Date: 2011-07-14 05:10 pm (UTC)
From: [identity profile] ricedog.livejournal.com
She didn't mention it (http://harrietklausner.wwwi.com/review/the_prefect_reynolds) for this one either.

Date: 2011-07-14 06:05 pm (UTC)
From: [identity profile] firstfrost.livejournal.com
One of the SF books I read within the past year involved being able to tell your computer to summarize a particular book or other document down to the number of pages you wanted to read it at. I kind of suspect Harriet Klausner of being one of those AIs that did that. :)

Date: 2011-07-14 04:02 am (UTC)
kelkyag: notched triangle signature mark in light blue on yellow (Default)
From: [personal profile] kelkyag
one of the younger Jagers stops being funny for a few moments to talk to Agatha until a Lackya comes by

Would that be this conversation, perhaps at greater length?

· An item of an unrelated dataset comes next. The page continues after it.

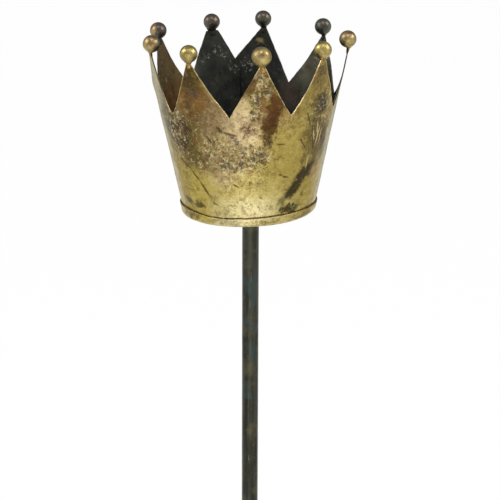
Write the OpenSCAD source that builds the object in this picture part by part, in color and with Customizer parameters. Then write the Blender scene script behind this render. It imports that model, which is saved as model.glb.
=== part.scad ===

Date: 2011-07-14 11:38 am (UTC)
From: [identity profile] firstfrost.livejournal.com
Yup, I think it was that one. (Also, oddly, that's one of the Jagers whose name got shifted one to the left - Andre is MInsk, Minsk is something else...)

Date: 2011-07-14 02:54 pm (UTC)
kelkyag: notched triangle signature mark in light blue on yellow (Default)
From: [personal profile] kelkyag
Andre is MInsk, Minsk is something else...

That's just wrong! Needlessly confusing the readers is unfair.

Date: 2011-07-14 06:03 pm (UTC)
From: [identity profile] firstfrost.livejournal.com
I wouldn't actually have noticed it if I wasn't reading the comic in parallel at the same time - the only Jager that I can actually really remember the name of is Maxim. Oh, and General Zog. :)

Date: 2011-07-14 07:12 pm (UTC)
kelkyag: notched triangle signature mark in light blue on yellow (Default)
From: [personal profile] kelkyag
I wouldn't actually have noticed it if I wasn't reading the comic in parallel at the same time

That has to be something a fair share of readers will be doing in this case, though.

I'm not sure I would have remembered Minsk by name, but Andre is the one with the crush on Von Pinn and the scars to prove it. And I couldn't forget Mama Gkika.